Finding The American Dream - How We Get Back To Normal.

To sum it up, while corporate landlords have undeniably grown in prominence, they are not the monolithic villains many perceive them to be—at least not at the present moment. Rather than dwelling on scapegoats, our attention needs to pivot toward tackling the actual issues contributing to the housing crisis, chiefly, the urgent need for more housing.
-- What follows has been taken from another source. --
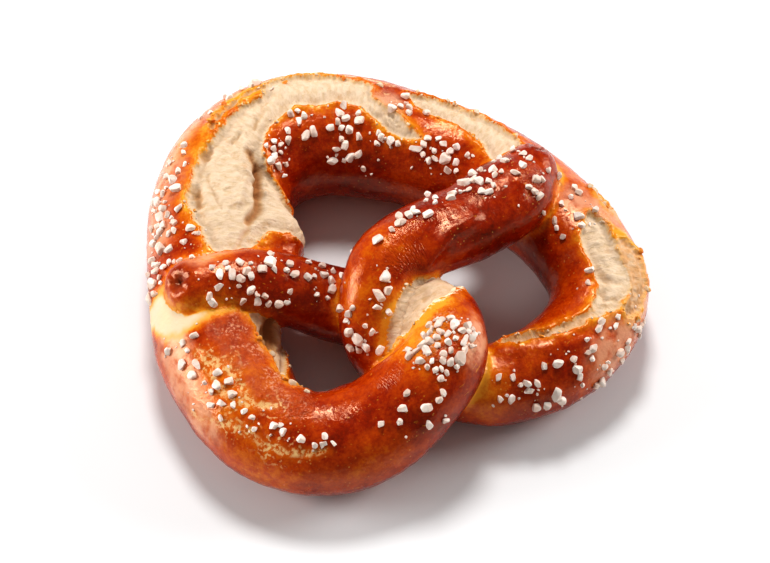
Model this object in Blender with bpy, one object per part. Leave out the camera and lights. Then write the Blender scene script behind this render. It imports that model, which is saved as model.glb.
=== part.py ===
"""Soft pretzel: one rope of dough, crossed twice, baked into one solid.

Frame: +Z up, the flat foot on z = 0, the belly towards +Y and the two front lobes
towards -Y. The origin is under the middle of the whole outline.
"""

import math

import bpy
from mathutils import Vector

MM = 0.001
SHIFT_X_MM = 0.8        # brings the middle of the outline over the origin

# The rope, hand laid, in mm: x, y, height of the centre, half width, half height.
# It starts at the end that rests on the left side and finishes at the right end.
LEFT_ARM = [
    (-54.0, 8.5, 29.5, 8.5, 7.5),
    (-36.0, 1.5, 27.0, 10.0, 9.5),
    (-16.0, -10.5, 15.0, 11.0, 11.0),
    (-5.0, -18.0, 12.0, 11.0, 11.0),
    (2.5, -27.5, 18.0, 10.5, 10.0),
    (3.0, -38.0, 27.0, 10.5, 10.0),
]
LEFT_LOBE = [
    (-4.0, -48.5, 28.0, 12.0, 12.0),
    (-28.0, -52.0, 16.0, 15.0, 14.0),
    (-43.5, -46.5, 13.5, 16.0, 14.5),
    (-54.0, -33.0, 13.5, 16.5, 15.0),
    (-55.5, -17.0, 14.0, 17.5, 15.5),
    (-52.0, 0.0, 15.0, 18.5, 16.0),
]
BELLY = [
    (-34.5, 30.0, 17.0, 21.5, 18.0),
    (-23.5, 44.5, 17.0, 20.5, 18.5),
    (-7.5, 51.0, 17.0, 20.5, 19.0),
    (10.0, 47.5, 17.0, 19.5, 18.5),
    (27.0, 34.5, 16.0, 18.5, 17.5),
    (51.5, -1.0, 15.0, 16.0, 15.5),
]
RIGHT_LOBE = [
    (55.5, -36.5, 14.0, 15.0, 14.5),
    (49.5, -49.0, 13.5, 14.5, 14.0),
    (37.0, -56.5, 13.0, 14.0, 13.5),
    (21.5, -58.0, 12.0, 13.0, 12.5),
    (7.5, -53.5, 11.0, 12.0, 11.5),
    (-11.0, -35.5, 12.0, 10.5, 10.0),
]
RIGHT_ARM = [
    (-14.0, -28.0, 20.0, 10.0, 9.5),
    (-11.0, -21.0, 28.0, 10.0, 9.5),
    (-2.0, -14.5, 33.0, 10.5, 10.0),
    (27.5, -13.5, 31.0, 12.5, 11.0),
    (43.0, -11.0, 31.0, 12.5, 10.5),
    (51.5, -7.0, 31.0, 9.0, 8.0),
]
ROPE = LEFT_ARM + LEFT_LOBE + BELLY + RIGHT_LOBE + RIGHT_ARM

# Where the crust has split or swollen. Places run along the rope from the left end, in mm,
# and round it in degrees: 0 on the right of the way along, 90 on top, 180 on the left.
# Each is (start, end, middle angle, half spread in degrees, depth in mm; less than 0 swells).
SPLITS = [
    (206.0, 304.0, 92.0, 36.0, 2.6),
    (292.0, 352.0, 106.0, 18.0, 1.6),
    (226.0, 252.0, 52.0, 16.0, 1.8),
    (374.0, 413.0, 98.0, 27.0, 2.6),
    (209.0, 238.0, 16.0, 40.0, -6.0),
    (132.0, 192.0, 30.0, 42.0, 3.0),
]

TUBE_SIDES = 40
RING_STEP_MM = 2.0
CAP_RINGS = 7
CAP_LENGTH = 0.95       # length of a rounded end over the rope's half width there
NAVEL_DEPTH_MM = 1.4    # the dimple in the middle of each end
NAVEL_REACH = 0.45      # the dimple's radius over the end's own radius
FUSE_VOXEL_MM = 1.3     # the grain at which touching strands grow together
SMOOTH_ROUNDS = 6
TARGET_TRIANGLES = 7600
TABLE_SIZE_MM = 200.0
CRUST_COLOUR = (0.33, 0.10, 0.03, 1.0)
CRUST_ROUGHNESS = 0.35


def clear_scene():
    for obj in list(bpy.data.objects):
        bpy.data.objects.remove(obj, do_unlink=True)


def blend_rows(row_a, row_b, t_a, t_b, t):
    """Linear blend of two rows, row_a at t_a and row_b at t_b."""
    share = (t - t_a) / (t_b - t_a)
    return [a + (b - a) * share for a, b in zip(row_a, row_b)]


def mirrored_row(row, neighbour):
    """The row as far before an end row as its neighbour is after it."""
    return [2 * a - b for a, b in zip(row, neighbour)]


def curve_point(rows, knots, t):
    """A point of the centripetal Catmull-Rom piece between rows[1] and rows[2]."""
    a1 = blend_rows(rows[0], rows[1], knots[0], knots[1], t)
    a2 = blend_rows(rows[1], rows[2], knots[1], knots[2], t)
    a3 = blend_rows(rows[2], rows[3], knots[2], knots[3], t)
    b1 = blend_rows(a1, a2, knots[0], knots[2], t)
    b2 = blend_rows(a2, a3, knots[1], knots[3], t)
    return blend_rows(b1, b2, knots[1], knots[2], t)


def smooth_rope(rows, step):
    """Rows a step apart or less, on one smooth curve through all the given rows."""
    padded = [mirrored_row(rows[0], rows[1]), *rows, mirrored_row(rows[-1], rows[-2])]
    result = []
    for i in range(1, len(padded) - 2):
        four = padded[i - 1:i + 3]
        knots = [0.0]
        for a, b in zip(four, four[1:]):
            knots.append(knots[-1] + math.sqrt(math.dist(a[:3], b[:3])))
        pieces = math.ceil(math.dist(four[1][:3], four[2][:3]) / step)
        for k in range(pieces):
            t = knots[1] + (knots[2] - knots[1]) * k / pieces
            result.append(curve_point(four, knots, t))
    result.append(list(rows[-1]))
    return result


def running_lengths(rows):
    lengths = [0.0]
    for a, b in zip(rows, rows[1:]):
        lengths.append(lengths[-1] + math.dist(a[:3], b[:3]))
    return lengths


def bump(value):
    """A smooth hump: 1 at 0, falling to 0 at -1 and +1."""
    if abs(value) >= 1:
        return 0.0
    return (1 - value * value) ** 2


def relief(along, angle):
    """How far the surface is sunk, in mm, at a place on the rope."""
    total = 0.0
    for start, end, middle, spread, depth in SPLITS:
        middle_length = (start + end) / 2
        half_length = (end - start) / 2
        away = (angle - middle + 180) % 360 - 180
        total += depth * bump((along - middle_length) / half_length) * bump(away / spread)
    return total


def rope_frame(rows, index):
    """Centre, forward, side and upward directions at a row."""
    before = Vector(rows[max(index - 1, 0)][:3])
    after = Vector(rows[min(index + 1, len(rows) - 1)][:3])
    forward = (after - before).normalized()
    side = forward.cross(Vector((0, 0, 1))).normalized()
    return Vector(rows[index][:3]), forward, side, side.cross(forward)


def ring(centre, side, up, half_width, half_height, along):
    points = []
    for k in range(TUBE_SIDES):
        turn = math.tau * k / TUBE_SIDES
        sunk = relief(along, math.degrees(turn))
        across = side * ((half_width - sunk) * math.cos(turn))
        points.append(centre + across + up * ((half_height - sunk) * math.sin(turn)))
    return points


def end_rings(rows, index, direction):
    """Rings that round off one end, closing on a dimple, from the full ring outwards."""
    centre, forward, side, up = rope_frame(rows, index)
    half_width, half_height = rows[index][3:]
    rings = []
    for k in range(1, CAP_RINGS + 1):
        bend = math.pi / 2 * k / CAP_RINGS
        share = max(math.cos(bend), 0.02)
        reach = math.sin(bend) * half_width * CAP_LENGTH
        reach -= NAVEL_DEPTH_MM * bump(share / NAVEL_REACH)
        place = centre + forward * (direction * reach)
        points = []
        for j in range(TUBE_SIDES):
            turn = math.tau * j / TUBE_SIDES
            across = side * (half_width * share * math.cos(turn))
            points.append(place + across + up * (half_height * share * math.sin(turn)))
        rings.append(points)
    return rings


def rope_rings():
    rows = smooth_rope(ROPE, RING_STEP_MM)
    lengths = running_lengths(rows)
    rings = end_rings(rows, 0, -1)[::-1]
    for i, row in enumerate(rows):
        centre, forward, side, up = rope_frame(rows, i)
        rings.append(ring(centre, side, up, row[3], row[4], lengths[i]))
    return rings + end_rings(rows, len(rows) - 1, 1)


def build_rope():
    """The dough rope as one closed tube, which still runs through itself at the crossings."""
    rings = rope_rings()
    shift = Vector((SHIFT_X_MM, 0, 0))
    points = [(point + shift) * MM for loop in rings for point in loop]
    faces = []
    for i in range(len(rings) - 1):
        for k in range(TUBE_SIDES):
            nxt = (k + 1) % TUBE_SIDES
            low = i * TUBE_SIDES
            high = low + TUBE_SIDES
            faces.append((low + k, low + nxt, high + nxt, high + k))
    last = (len(rings) - 1) * TUBE_SIDES
    faces.append(tuple(range(TUBE_SIDES - 1, -1, -1)))
    faces.append(tuple(range(last, last + TUBE_SIDES)))
    mesh = bpy.data.meshes.new("pretzel")
    mesh.from_pydata(points, [], faces)
    pretzel = bpy.data.objects.new("pretzel", mesh)
    bpy.context.scene.collection.objects.link(pretzel)
    return pretzel


def fuse_strands(pretzel):
    """The crossings grow together into one skin, softened and then thinned to few faces."""
    fuse = pretzel.modifiers.new("fuse", "REMESH")
    fuse.mode = "VOXEL"
    fuse.voxel_size = FUSE_VOXEL_MM * MM
    fuse.use_smooth_shade = True
    soften = pretzel.modifiers.new("soften", "SMOOTH")
    soften.iterations = SMOOTH_ROUNDS
    thin = pretzel.modifiers.new("thin", "DECIMATE")
    thin.ratio = TARGET_TRIANGLES / triangle_count(pretzel)
    thin.use_collapse_triangulate = True


def triangle_count(obj):
    """Triangles of the object as its modifiers leave it."""
    shown = obj.evaluated_get(bpy.context.evaluated_depsgraph_get())
    mesh = shown.to_mesh()
    mesh.calc_loop_triangles()
    count = len(mesh.loop_triangles)
    shown.to_mesh_clear()
    return count


def cut_flat_foot(pretzel):
    """Everything below the table is cut off, which leaves the flat foot at z = 0."""
    half = TABLE_SIZE_MM * MM / 2
    thickness = TABLE_SIZE_MM * MM / 5
    corners = []
    for z in (-thickness, 0.0):
        corners += [(-half, -half, z), (half, -half, z), (half, half, z), (-half, half, z)]
    sides = [(0, 1, 5, 4), (1, 2, 6, 5), (2, 3, 7, 6), (3, 0, 4, 7), (3, 2, 1, 0), (4, 5, 6, 7)]
    mesh = bpy.data.meshes.new("table_cutter")
    mesh.from_pydata(corners, [], sides)
    cutter = bpy.data.objects.new("table_cutter", mesh)
    bpy.context.scene.collection.objects.link(cutter)
    cutter.hide_render = True
    cutter.display_type = "WIRE"
    flatten = pretzel.modifiers.new("flat_foot", "BOOLEAN")
    flatten.operation = "DIFFERENCE"
    flatten.solver = "EXACT"
    flatten.object = cutter


def paint_crust(pretzel):
    crust = bpy.data.materials.new("crust")
    crust.use_nodes = True
    shader = crust.node_tree.nodes["Principled BSDF"]
    shader.inputs["Base Color"].default_value = CRUST_COLOUR
    shader.inputs["Roughness"].default_value = CRUST_ROUGHNESS
    shader.inputs["Metallic"].default_value = 0.0
    pretzel.data.materials.append(crust)


def main():
    clear_scene()
    pretzel = build_rope()
    paint_crust(pretzel)
    fuse_strands(pretzel)
    cut_flat_foot(pretzel)


main()
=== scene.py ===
import math
import random

import bmesh
import bpy
import numpy as np
from mathutils import Matrix, Vector, noise
from mathutils.bvhtree import BVHTree


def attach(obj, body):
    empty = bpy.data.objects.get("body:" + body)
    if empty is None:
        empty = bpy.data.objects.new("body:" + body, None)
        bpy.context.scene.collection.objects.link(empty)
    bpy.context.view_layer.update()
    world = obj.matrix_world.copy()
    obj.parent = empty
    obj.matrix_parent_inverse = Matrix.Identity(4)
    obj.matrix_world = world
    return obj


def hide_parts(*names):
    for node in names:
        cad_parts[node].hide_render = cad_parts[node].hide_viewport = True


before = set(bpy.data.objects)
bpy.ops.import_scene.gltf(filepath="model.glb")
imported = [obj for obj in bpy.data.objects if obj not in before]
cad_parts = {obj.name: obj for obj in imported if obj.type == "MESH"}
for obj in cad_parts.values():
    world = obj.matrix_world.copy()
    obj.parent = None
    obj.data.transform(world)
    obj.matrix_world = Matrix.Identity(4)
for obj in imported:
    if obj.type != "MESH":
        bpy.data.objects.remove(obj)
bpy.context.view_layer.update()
mm = 0.001
farOff = 99.0               # mm, more than any distance on the pretzel that matters

# the rope of dough
# x, y, height of the centre, half width, half height, in mm, from the left end to the right one
rope = {
    "leftArm": [
        (-54.0, 8.5, 29.5, 8.5, 7.5),
        (-36.0, 1.5, 27.0, 10.0, 9.5),
        (-16.0, -10.5, 15.0, 11.0, 11.0),
        (-5.0, -18.0, 12.0, 11.0, 11.0),
        (2.5, -27.5, 18.0, 10.5, 10.0),
        (3.0, -38.0, 27.0, 10.5, 10.0),
    ],
    "leftLobe": [
        (-4.0, -48.5, 28.0, 12.0, 12.0),
        (-28.0, -52.0, 16.0, 15.0, 14.0),
        (-43.5, -46.5, 13.5, 16.0, 14.5),
        (-54.0, -33.0, 13.5, 16.5, 15.0),
        (-55.5, -17.0, 14.0, 17.5, 15.5),
        (-52.0, 0.0, 15.0, 18.5, 16.0),
    ],
    "belly": [
        (-34.5, 30.0, 17.0, 21.5, 18.0),
        (-23.5, 44.5, 17.0, 20.5, 18.5),
        (-7.5, 51.0, 17.0, 20.5, 19.0),
        (10.0, 47.5, 17.0, 19.5, 18.5),
        (27.0, 34.5, 16.0, 18.5, 17.5),
        (51.5, -1.0, 15.0, 16.0, 15.5),
    ],
    "rightLobe": [
        (55.5, -36.5, 14.0, 15.0, 14.5),
        (49.5, -49.0, 13.5, 14.5, 14.0),
        (37.0, -56.5, 13.0, 14.0, 13.5),
        (21.5, -58.0, 12.0, 13.0, 12.5),
        (7.5, -53.5, 11.0, 12.0, 11.5),
        (-11.0, -35.5, 12.0, 10.5, 10.0),
    ],
    "rightArm": [
        (-14.0, -28.0, 20.0, 10.0, 9.5),
        (-11.0, -21.0, 28.0, 10.0, 9.5),
        (-2.0, -14.5, 33.0, 10.5, 10.0),
        (27.5, -13.5, 31.0, 12.5, 11.0),
        (43.0, -11.0, 31.0, 12.5, 10.5),
        (51.5, -7.0, 31.0, 9.0, 8.0),
    ],
}
ropeMake = {
    "shiftX": 0.8,          # brings the outline's middle over the origin
    "ringStep": 1.5,
    "sides": 56,
    "capRings": 8,
    "capLength": 0.95,
    "voxel": 1.12,          # strands that touch grow together at this grain
    "smoothRounds": 4,
    "ownReach": 42.0,       # dough this near along the rope is the same strand
    "offRing": 1.3,         # what a step along the rope costs when a point looks for its ring
    "batch": 4000,          # points worked on at once
}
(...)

Encouragingly, we're beginning to see some targeted efforts aimed at addressing the root causes of the housing crisis. California has already mandated all jurisdictions to draft plans for adding 2.5 million housing units by 2030. This ambitious plan is incentivizing builders by offering relaxed regulations for those allocating at least 20% of their projects to affordable housing. Similarly, New York City is streamlining conversion rules, making it easier to repurpose older commercial & industrial buildings into residential units. The aim is to add approximately 20,000 new units in the next few years.

The changing nature of work culture, particularly the rise of remote work, could further alleviate housing pressures. The Brookings Institute reports an 11% decline in the number of people migrating from rural to urban areas between 2010 and 2020. If this trend sustains, or even intensifies, we could see a dual benefit: reduced strain on overpopulated urban centers and a revival of economically stagnant rural areas—a win-win scenario.

While it's too soon to declare these initiative and trend changes a success or to predict their unintended consequences, it's encouraging to witness state and local governments starting to address this issue with substantive measures, and people taking their own initiative to live a more comfortable life in the various amazing backwoods this country has to offer.

Instead of engaging in blame games and further delaying progress, it seems we are finally steering the discourse toward viable solutions. By focusing our collective energies on meaningful, data-backed strategies (at a personal or governmental level), we stand a better chance of grappling with the real demons of our housing crisis, and not just kicking the can down the road, waiting for it to hit a landmine.